Africa’s markets are expanding, its trade relationships are evolving, and global competition for long-term economic partnership is intensifying. As governments and businesses across the continent prioritize investment, infrastructure, and industrial growth, the United States faces important choices about how it engages. In this guest essay, Liz Grossman Kitoyi argues that commercial diplomacy, not traditional assistance models, offers the most credible path forward for U.S.–Africa economic partnership.
One year after the foreign assistance stop-work order, the U.S. faces a choice in Africa: retreat, reset, or refine. Commercial diplomacy is the most credible and competitive tool the United States has in Africa today. The White House National Security Council’s Prosper Africa Initiative proved that aligning U.S. national security, American business, and African markets is possible and necessary. The administration should build on this foundation, not discard it.
Prosper Africa, which was halted by a stop-work order despite being launched by the Trump administration in 2019, was institutionally complex. A roughly 20-person secretariat coordinated seventeen U.S. agencies from within USAID’s Africa Bureau while reporting directly to the National Security Council. This coordination reflected the scale of the opportunity: Africa is home to some of the world’s fastest-growing economies and is expected to add hundreds of millions of new consumers in the coming decades. The secretariat’s role was to promote the utilization of the African Growth and Opportunity Act (AGOA) , and support opportunities for American businesses to operate in African markets by leveraging tools across the interagency, while aggregating data to provide a clear, evidence-based picture of U.S. commercial engagement and investment on the continent.

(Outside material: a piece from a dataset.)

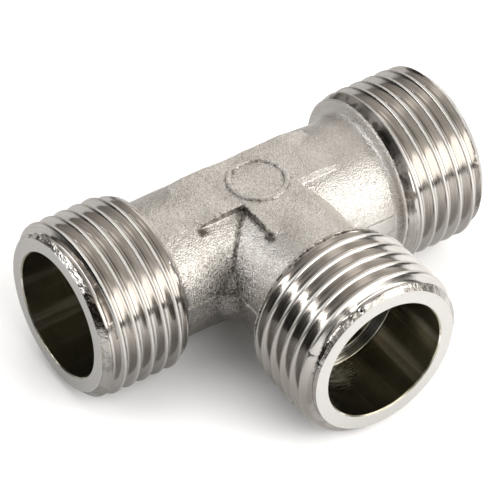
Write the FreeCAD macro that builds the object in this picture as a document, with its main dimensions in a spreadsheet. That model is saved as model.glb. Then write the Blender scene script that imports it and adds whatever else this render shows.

Prosper Africa was not a humanitarian or typical assistance program, yet it depended on USAID infrastructure. It was not a single agency, yet it was expected to function as a unified platform for U.S. commercial engagement. Inevitably, this produced friction among government partners, uncertainty over roles. That friction was real. But it was also the result of an unprecedented effort to align the U.S. government around a single commercial mission. Ultimately, the work was not about institutional ownership. It was about delivering results for American businesses and, by extension, the American people.
When Prosper Africa stopped, many supported initiatives across U.S. government agencies were just beginning to gain traction. Relationships with African governments, investors, and businesses were disrupted midstream. Contracts ended abruptly. Companies and partners who had been working with the U.S. government lost confidence as projects stalled without clear transition plans. For American and African businesses, the impact was tangible: delayed transactions, lost revenue, and layoffs. The larger risk, however, was not financial alone. It was eroded trust. In competitive markets, business follows reliability. This past year, the U.S. has proven itself inconsistent, creating space for competitors to step in and advance their own commercial and strategic interests.
Despite this, there have been signs of resilience. Former Secretariat members and implementing partners continue to steward relationships and follow up on deals. Initiatives such as the US Africa Trade Desk, the Tech for Trade Alliance, and related trade engagements move forward through private-sector ventures, led by members of the secretariat. Government agencies like the International Development Finance Corporation, the United States Export-Import Bank, the Department of State, and the U.S. Trade and Development Agency continue to drive investments forward. These continuities matter. Prosper Africa’s commercial diplomacy model was sound and capable of enduring beyond a single program or budget cycle.
There is a clear path forward.
First, the administration should rebuild trust by leveraging the Prosper Africa brand. After years of engagement, it had begun to resonate with governments, investors, and businesses across the continent as a platform for commercial diplomacy and not aid. Restarting the initiative would awaken the continuity, credibility and seriousness needed today around the United States’ long-term economic engagement in Africa.
Second, the United States should better equip American businesses to compete. That means amplifying existing tools that help U.S. firms navigate African markets and focusing on strategic sectors such as critical minerals, digital infrastructure, logistics, and energy, where reliability and long-term partnership matter more than one-off transactions.
Finally, commercial diplomacy needs a clear institutional home. Aligning the initiative explicitly with the National Security Strategy, clarifying authority and ownership, and ensuring seamless internal coordination would reduce friction and strengthen execution. Commercial diplomacy works best when roles are clear and incentives are aligned.
Prosper Africa demonstrated the promise of using commercial diplomacy as a tool of U.S. statecraft. In the past year, the competitive landscape in Africa has only intensified. The United States is not starting from zero. It has the tools, the talent, and a private sector capable of competing, dealmaking and winning in African markets. Commercial diplomacy is not charity. It is how the United States competes, builds trust, and secures its economic future in Africa.
Liz Grossman Kitoyi is a communications strategist and co-founder of Baobab Consulting, a firm advising African and American organizations on investment, policy, and strategic communications. She has worked across African markets for nearly two decades and previously served on the White House National Security Council’s Prosper Africa Secretariat.